AM.- Para nosotros es fundamental porque estrenamos unas 60 obras al año de las cuales la mitad son encargos. Eso hace que afloren compositores y a los que hay les motiva. Yo tengo la obsesión de potenciar el cuarteto de cuerda. En estos años hemos encargado unos 30.
MAM.- En la Fundación tenemos una larga historia de encargos desde nuestros orígenes. Pero en la actualidad no hacemos porque, hace unos años, consideramos que, por fin, España tenía ya una política en este ámbito muy intensa. Nuestra fijación es acabar con la brecha entre la composición contemporánea y el público, que es un problema grave. Es fundamental programar lo que se compone hoy para tenga su oportunidad de conectar con la gente. El reto del programador es preparar el terreno para que cuando se interprete pueda enganchar. Así lo hemos hecho en ciclos como el de Habaneras y el de Compositores sub-35.
Antonio Moral
AM.- El problema de este oficio es que aún no se ha regularizado. Yo lo aprendí haciéndolo. En muchas instituciones se le ha encomendado tradicionalmente a quien era menos apto para las tareas puramente administrativas. Así que hay mucha gente que está en esto de rebote. Y ahora hay otro problema: que los propios músicos hacen de programadores. Debería haber un grado de cuatro años en el que a uno se le forme para ser programador artístico, ya sea teatral, musical, cinematográfico… No basta un máster de dos años con una clase semanal. Todo hay que contextualizarlo, porque no puedes entender a Tomás Luis de Victoria si no entiendes al Greco.
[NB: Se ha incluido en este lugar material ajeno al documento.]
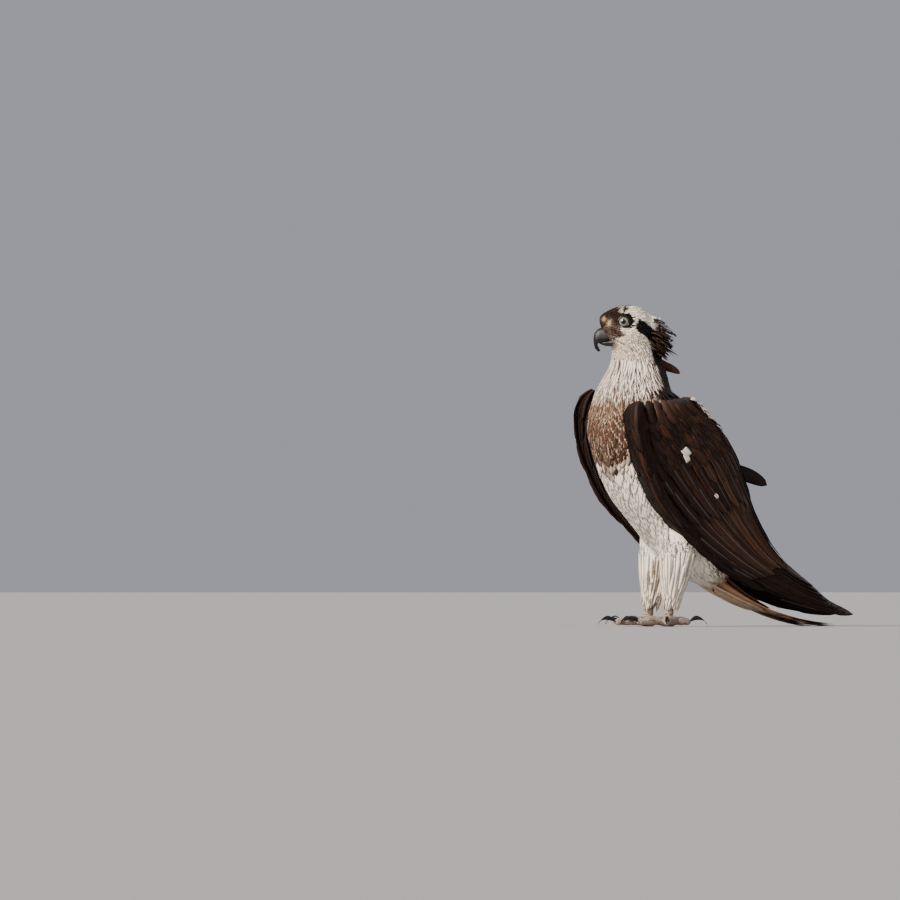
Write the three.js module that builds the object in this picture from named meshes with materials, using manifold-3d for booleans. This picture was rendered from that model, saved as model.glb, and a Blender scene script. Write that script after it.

MAM.- Yo estoy convencido de que es un oficio, o un arte...
AM.-…un oficio que requiere arte (corta entre risas).
MAM.- Buena definición, sí (ríe también). Decía que es una profesión poco reconocida. Si analizas el perfil de los programadores en las instituciones musicales más importantes del país y lo comparas con el de los directores de museos es muy revelador para identificar la visión que se tiene en la administración de esta función. El comisario de exposiciones tiene una voz de autoridad que nosotros no tenemos.
AM.- Sí, se tiende a pensar que cualquiera que pasa por ahí puede traer una orquesta y un intérprete. Que basta un autobús y un hotel. Pero, claro, no es solo eso. Igual que una exposición no es solo coger unas alcayatas, un martillo, clavarlas y colgar los cuadros. Se trata de contextualizar, adornar y convencer.